In the majority of organizations, information owners are managed by various departments (Business, Architecture, Operations, Service Delivery, etc.) and store data in a non-structured format (Excel, Word, PowerPoint, VISIO diagrams, PDFs, etc.). This creates the challenge of not having a single, “true” data source, and it prevents CIOs from having a quick method to know the total cost of ownership (TCO) of any given business service.
Organizations can overcome these challenges by understanding the systems landscape and engaging in business service mapping. This practice can also help CIOs make quick investment decisions that improve their ability to meet customers’ demands for new or enhanced products and services.
How to Begin Business Service Mapping
The first step is to design the architecture with a clear statement of requirements from all key stakeholders (service providers and service consumers). The process and system architecture must also be standardised, ensuring data modelling reflects “outcomes” for each stakeholder’s mapping.
Companies should map each business service to the correct business owners and note dependencies to other areas. All information owners must fully understand others’ requirements for key stakeholder data consumers, and they must agree to a data model that works across business services.
Business services should be grouped based on criticality. For example, a company may segment services into Mission Critical, Business Critical and Development Critical categories. From there, the company can develop applications associated with each business service, ensuring that upstream and downstream applications are connected with other business areas. This will help companies understand end-to-end business services, and it will clarify the potential impact of any change to the business-services landscape.
All Application to associate with Microservice’s, Server hosting type (On-Premises, Cloud IaaS, PaaS, SaaS etc.), Environment type (Development, System Test, System Integration Testing, User Acceptance Testing, Pre-Production, Production and Disaster recovery.
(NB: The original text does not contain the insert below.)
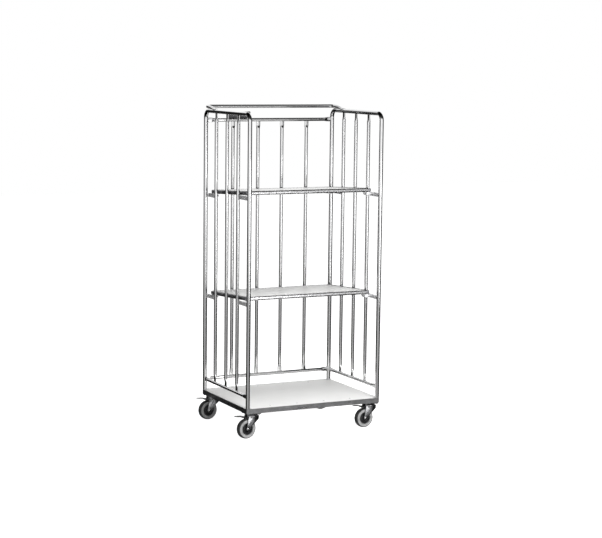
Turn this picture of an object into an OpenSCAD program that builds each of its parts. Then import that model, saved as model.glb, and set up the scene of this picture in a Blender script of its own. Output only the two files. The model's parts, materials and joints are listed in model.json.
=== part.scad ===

All servers to include, business server function (Application, dBase, Middleware etc.), OS platform, Software stack, Location, Hardware server specification, hardware model, End of life, End of Support, Network and Firewall, Interfaces to upstream and downstream servers, support owners (internally and externally) , application owners, business owners.
Before finalising the Business product service mappings, ensure that the business services include TCO (Total Cost Ownership) and data dependencies mapping to outbound businesses services and server and inbound business service and server mapping, ensuring correct alignment with services providers’ internal and external to lines of business (LOB).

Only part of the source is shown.